16 February, 2016

Scaramouche

            Commedia dell'arte. 

“The comedy of craft;”  the birth of improvisation. 
           
Its first record is from Rome in 1551.  A traveling troupe played outside on temporary stages, relying on props and costumes, usually masked.  The characters were devious servants, harlequins and foolish old men playing themes of sex and jealousy, often dangerously parodying current events.  When troupes began to unite as a guild, they adopted as their symbol the two-faced Roman god Janus;  championing their comings and goings as travelers, and the dual nature of Actor as Character.

                    Someone else underneath.

One of the crowd-favorites was a scheming rogue buffoon.  Literally “The Little Skirmisher,” Scaramuccia -- or, in France, Scaramouche -- could be clever or stupid, pious or egotistical, however the actor chose to portray him;  and he often went back-and-forth within a performance to escape those dangerous parodies (again championing the beloved Janus).

A number of famous works have versions of the character including Shakespeare’s The Tempest, Moliere’s Les Fourberies de Scapin, Mozart’s The Magic Flute (and The Marriage Of Figaro and his seminal Don Giovanni), Leoncavallo’s Pagliacci and Stravinski’s Pulcinella.  Scaramouche was an iconic figure in the Punch And Judy puppet shows, and you’ve probably sung the famous line in Queen’s Bohemian Rhapsody, “… will you do the fandango?”

We touched on the author of today’s story -- Rafael Sabatini -- in the Tyrone Power Black Swan write-up;  that movie also based on a Sabatini novel.  Scaramouche was first published in 1921 and, simply put, tells of Andre Moreau who seeks to avenge the death of his friend, murdered by The Marquis, at the onset of The French Revolution.  To hide from The Marquis as he trains with the sword, Moreau joins a troupe of travelling actors, taking on the role of our eponymous scheming rogue.  In wonderful Romantic Adventure fashion -- even foreshadowing the likes of Rick Blaine -- Moreau transforms from cynic to idealist … not without falling in love.

It was Sabatini’s first really big success.  It didn’t hurt that Captain Blood was next (1922) therefore his earlier works were rushed into print.  [Interestingly this included The Sea Hawk (1915) which, while not a success in its original run, would become Sabatini’s biggest.]  Scaramouche was such a success that, all but immediately, the first film version was produced in 1923.  But it’s our version today that cements the legend;  and wait until we get to its -- to this day -- record-holding climactic swordfight.
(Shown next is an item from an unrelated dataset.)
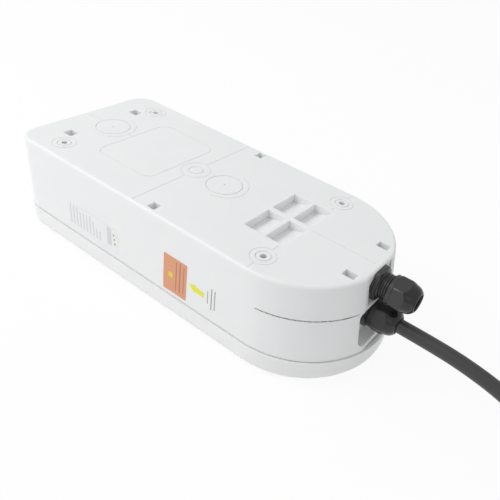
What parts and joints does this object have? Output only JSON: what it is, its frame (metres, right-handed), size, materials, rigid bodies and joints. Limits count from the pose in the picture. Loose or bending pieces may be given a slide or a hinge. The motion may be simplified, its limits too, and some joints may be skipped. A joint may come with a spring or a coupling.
{
  "type": "ev wallbox",
  "caption": "Wall charger for electric cars: deep white case with a half-round end, clipped front, cable glands and a tethered charging cable.",
  "frame": {"origin": "centre of the case and its glands in plan, at the level of the front face that it lies on", "axes": "+Z is the outward normal of the back (the wall side), +X runs along the case towards the round end with the glands"},
  "size_m": [1.1586, 0.2095, 0.108],
  "materials": {
    "aluminium": "sleeved",
    "black_plastic": "moulded",
    "board": "solder resist",
    "cable_sheath": "semi-matt sheath",
    "clear_plastic": "frosted",
    "contact_metal": "silver plated",
    "core_insulation": "smooth",
    "cover_plastic": "smooth satin",
    "gland_polyamide": "semi-gloss polyamide",
    "insulator_plastic": "moulded",
    "relay_plastic": "moulded",
    "seal_rubber": "matt",
    "soft_black": "matt",
    "steel": "zinc plated",
    "terminal_plastic": "moulded",
    "tie_strap": "woven hook and loop",
    "tin": "tinned",
    "white_plastic": "fine moulded grain"
  },
  "bodies": {
    "case": {"board_screws": "steel", "cable_coil": "cable_sheath", "cable_gland_body": "gland_polyamide", "cable_gland_claw_cage": "gland_polyamide", "cable_gland_locknut": "gland_polyamide", "cable_gland_seal_insert": "seal_rubber", "charging_cable": "cable_sheath", "charging_cable_tail": "cable_sheath", "charging_cores": "core_insulation", "coil_tie": "tie_strap", "connector_boot": "soft_black", "connector_contacts": "contact_metal", "connector_grip": "black_plastic", "connector_insulator": "insulator_plastic", "connector_nose": "black_plastic", "control_board": "board", "filter_capacitors": "aluminium", "front_cover": "cover_plastic", "housing_seal": "seal_rubber", "light_board": "board", "light_guide": "clear_plastic", "main_board": "board", "plug_lead": "cable_sheath", "power_relays": "relay_plastic", "radio_module": "tin", "rear_housing": "white_plastic", "residual_current_sensor": "black_plastic", "supply_gland_body": "gland_polyamide", "supply_gland_claw_cage": "gland_polyamide", "supply_gland_locknut": "gland_polyamide", "supply_gland_seal_insert": "seal_rubber", "supply_transformer": "relay_plastic", "terminal_block": "terminal_plastic", "terminal_screws": "steel"},
    "supply_nut": {"supply_gland_cap_nut": "gland_polyamide"},
    "cable_nut": {"cable_gland_cap_nut": "gland_polyamide"}
  },
  "joints": [
    {"name": "supply_nut_turn", "type": "hinge", "parent": "case", "child": "supply_nut", "pos_m": [0.18215, 0, 0.0914], "axis": [1, 0, 0], "range_deg": [-1080, 330]},
    {"name": "cable_nut_turn", "type": "hinge", "parent": "case", "child": "cable_nut", "pos_m": [0.18015, 0, 0.0575], "axis": [1, 0, 0], "range_deg": [0, 1410]}
  ]
}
Of all that’s been written about the character, Sabatini himself handled him best.  This line opens the novel and today’s film, so there’s no better way to jump in: 

“He was born with a gift of laughter, and a sense that the world was mad.” 
           
Scaramouche (1952)
w Ronald Millar and George Froeschel from the novel by Rafael Sabatini
d George Sidney

                  There are a few movies that still surprise me when I realize they’re not as popular as they should be.  Ghost Breakers isn’t in your Top 10?  I get it.  I’m talking about today’s movie;  a perfect example.  I often mention Scaramouche to someone and they’ve never heard of it.  And it does surprise me.  It’s not just a matter of it being sixty-plus years old.  It was a huge hit, both critically and commercially.  A hit sixty-plus years ago?  Sure, okay, but I saw it again recently and man does it hold up.  No, it doesn’t “hold up.”  Scaramouche is a great movie.

Our old friend Bosley Crowther at The New York Times wrote in 1952, in part:

The shades of another era, both of history and of movie romance, are being revived with extraordinary richness … A cheekier attitude toward romance and a great deal more play with the swords are in this latter-day whip-up, and these are the things that make it fun … Now they have a spirited hero enlisted in the cause of liberté, égalité et fraternité, not to mention love, lined up against a highhanded Bourbon who is 120 proof with the sword … With blades ringing in the crowded theatre and blood spurting red from time to time, it makes a mighty pretty picture.  Doggone exciting too … Mr. Granger appears to sense completely that he is not playing history.  Mr. Ferrer, too … And in the low-gowns-and-powdered-wigs department, Janet Leigh looks mighty good as the Bourbon doll and Nina Foch is exceedingly flattering to Marie Antoinette.  But it is really Eleanor Parker who wins the female prize as the red-headed fire-brand of the theatre who keeps our hero on the go … And certainly no less would be worthy of MGM.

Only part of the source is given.